One thing to notice is that 1 term makes up the coefficient of $x^4$, 4 terms make up the coefficient of $x^3$, 6 terms make up the coefficient of $x^2$, 4 terms make up the coefficient of $x$ and 1 term makes up the coefficient of $1$. These numbers – 1, 4, 6, 4, 1 – are of course the 4th row of Pascal’s triangle! This makes sense, as the coefficient of $x^3$ consists of the roots taken one at a time, which means there should be ${4 \choose 1} = 4$ terms. The coefficient of $x^2$ consists of the roots taken two at a time, which means there should be ${4 \choose 2} = 6$ terms.

Of course, since this is a pattern, we can generalize it to polynomials of an arbitrary degree.

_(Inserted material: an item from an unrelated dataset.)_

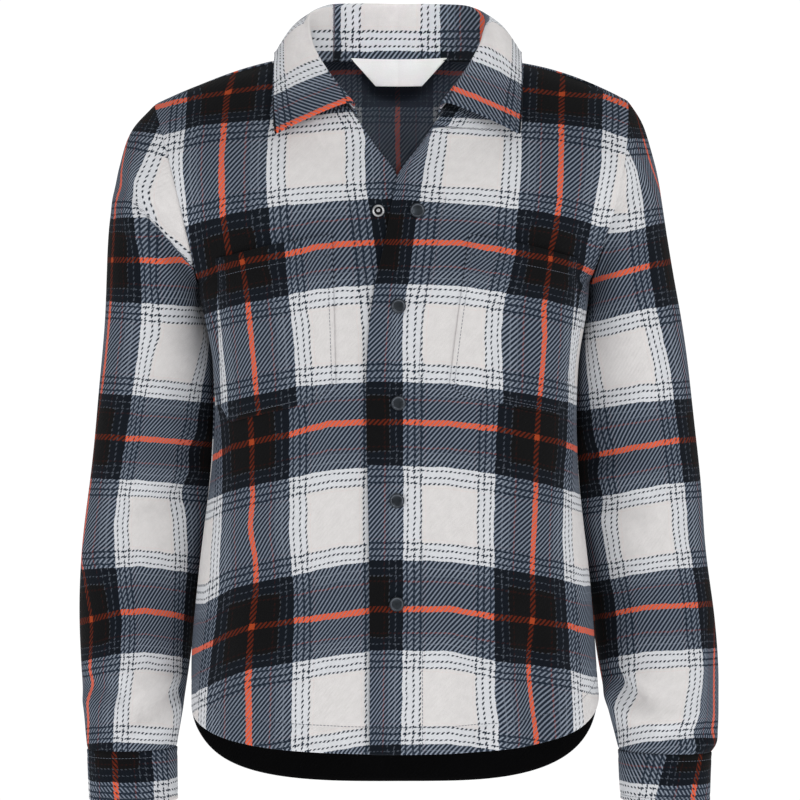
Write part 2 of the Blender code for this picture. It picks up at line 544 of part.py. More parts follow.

## Generalized Derivation of Vieta’s Formulas

$p(x) = \sum_{k = 0}^n a_k x^k = \sum_{k = 0}^n (-1)^{n-k} \big(\text{sum of the products of the roots of } p(x) \text{, taken } n-k \text{ at a time} \big)x^k$

What we did here was powerful. We took a pattern for a small $n$, extended it to a slightly larger $n$, and then generalized it for all $n$. We will follow a similar process in the next section, with the binomial theorem.